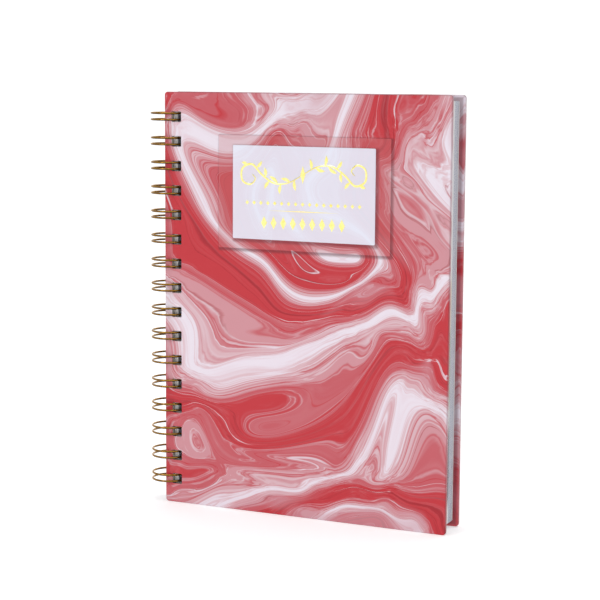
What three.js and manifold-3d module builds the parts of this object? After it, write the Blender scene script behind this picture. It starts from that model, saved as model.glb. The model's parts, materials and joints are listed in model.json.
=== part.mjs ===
// A hardcover desk planner in twin-loop wire binding, standing upright with its front cover slightly open.
// Millimetres, +Z up along the spine, covers facing -Y (front) and +Y (back), fore-edge towards +X.
// Everything turns about one upright axis, the centre line of the wire loops, so the sheets are
// drawn about that axis first and the whole planner is moved to its base centre at the end.
import * as THREE from "three";
import { mergeVertices } from "three/addons/utils/BufferGeometryUtils.js";
import Module from "manifold-3d";

// Covers
const COVER_WIDTH = 158.5; // spine edge to fore-edge
const COVER_HEIGHT = 216;
const COVER_CORNER = 1.6; // outline radius
const CORNER_STEPS = 3; // flats in each rounded corner
const CLOSED_THICKNESS = 14; // outer face to outer face, shut
const BOARD = 1.8; // greyboard thickness
const SHEET = 0.25; // wrap paper and endpaper thickness
const GLUE_GAP = 0.05; // between pasted layers
const TURN_IN = 13; // wrap folded onto the inner face
const ENDPAPER_MARGIN = 3; // wrap left showing round the endpaper
const AJAR_DEG = 2.7; // how far the front cover stands open

// Pages
const PAGE_WIDTH = 155.3;
const PAGE_HEIGHT = 210;
const LEAF = 0.25; // the title leaf is heavier than the rest
const SECTION_GAP = 0.06; // air between neighbouring sections
const MONTHS = 12;
const MONTHS_IN_FRONT = 6; // sections that turn with the front half
const NOTES_SHARE = 1.5; // notes section thickness, in months

// Twin-loop wire
const LOOPS = 16;
const PITCH = 12.7; // two holes to the inch
const WIRE_DIAMETER = 1.05;
const RING_OUTER_DIAMETER = 20;
const AXIS_TO_SPINE = 1; // loop centre line to the sheets' spine edges
const STRAND_SPACING = 3.3;
const TIP_SPACING = 2.8; // the strands close in at the hairpin's end
const BASE_ANGLE_DEG = 94; // where each hairpin starts, behind the back cover
const TIP_ANGLE_DEG = 442; // where it ends, just short of its own start
const STRAND_STEPS = 12;
const CHORD_ALLOWANCE = 1.008; // bends lie just outside the true circle, so the chords average on it
const BEND_STEPS = 4;
const BASE_BEND_RADIUS = 1.3;
const WIRE_SIDES = 6;

// Punched holes, measured from the spine edge
const HOLE_INSET = 4.2;
const HOLE_WIDTH = 5.6;
const HOLE_HEIGHT = 5.4;

// Title label on the front cover, measured from the spine edge and the cover's foot
const PANEL = { left: 31.9, bottom: 137, width: 95.4, height: 57.6, corner: 0.8, thickness: 0.15 };
const CARD = { left: 40.2, bottom: 142.1, width: 79, height: 47.5, corner: 0.6, thickness: 0.2 };
const FOIL_THICKNESS = 0.12;

// The foil ornament: half of a scroll from its own centre, and leaves on it (x, z, heading, length)
const ORNAMENT = { x: CARD.left + CARD.width / 2, z: 175.5 };
const SCROLL = [
  [0, 0], [8, 4.2], [16, 4.6], [23, 0.4], [28.5, -4.6],
  [34, -2.4], [34, 3.6], [29.6, 5.6], [26.6, 2.8], [28.4, 0.4],
];
const SCROLL_WIDTH = 1.1;
const SCROLL_THIN = 0.35; // share of that width left near the ends
const SCROLL_STEPS = 4;
const LEAVES = [
  [4.5, 2.6, 75, 5.5], [7, 3.9, -40, 5.5], [12, 4.9, 60, 5.2], [14, 4.8, -60, 6],
  [18.5, 3.6, 35, 5], [21, 1.8, -105, 5], [26, -3, -150, 4.6], [31, -4.2, -35, 3.6],
];
const LEAF_WIDTH = 1.7;
const LEAF_STEPS = 4;
const LEAF_CURL_DEG = 4; // turn for each millimetre of leaf
const LOZENGE_ROWS = [
  { foot: 159.6, pitch: 3.9, count: 17, width: 2, height: 2.2 },
  { foot: 147.6, pitch: 5.4, count: 9, width: 3.4, height: 6.4 },
];
const RULE = { length: 40, z: 157, width: 0.5 };
const HAIR_LINE = 0.3; // ties the strokes together as one stamped piece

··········

Stated goal –
Copy out the listing above, line by line and exactly, from its first line to the line holding "const AJAR_DEG = 2.7;", inclusive.

Expected answer –
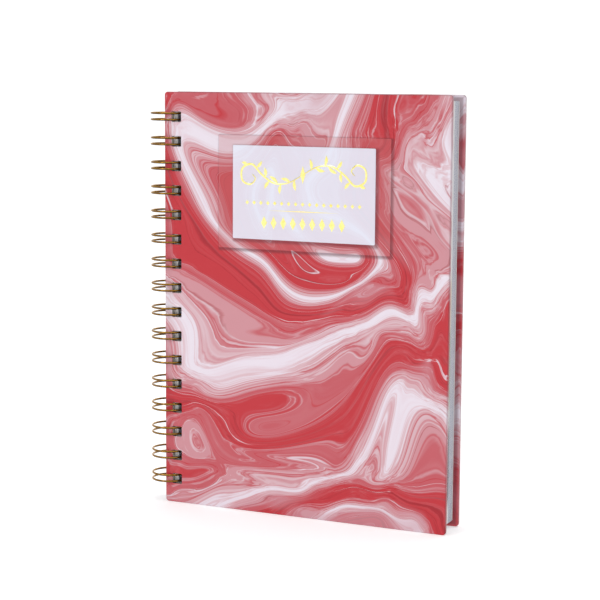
What three.js and manifold-3d module builds the parts of this object? After it, write the Blender scene script behind this picture. It starts from that model, saved as model.glb. The model's parts, materials and joints are listed in model.json.
=== part.mjs ===
// A hardcover desk planner in twin-loop wire binding, standing upright with its front cover slightly open.
// Millimetres, +Z up along the spine, covers facing -Y (front) and +Y (back), fore-edge towards +X.
// Everything turns about one upright axis, the centre line of the wire loops, so the sheets are
// drawn about that axis first and the whole planner is moved to its base centre at the end.
import * as THREE from "three";
import { mergeVertices } from "three/addons/utils/BufferGeometryUtils.js";
import Module from "manifold-3d";

// Covers
const COVER_WIDTH = 158.5; // spine edge to fore-edge
const COVER_HEIGHT = 216;
const COVER_CORNER = 1.6; // outline radius
const CORNER_STEPS = 3; // flats in each rounded corner
const CLOSED_THICKNESS = 14; // outer face to outer face, shut
const BOARD = 1.8; // greyboard thickness
const SHEET = 0.25; // wrap paper and endpaper thickness
const GLUE_GAP = 0.05; // between pasted layers
const TURN_IN = 13; // wrap folded onto the inner face
const ENDPAPER_MARGIN = 3; // wrap left showing round the endpaper
const AJAR_DEG = 2.7; // how far the front cover stands open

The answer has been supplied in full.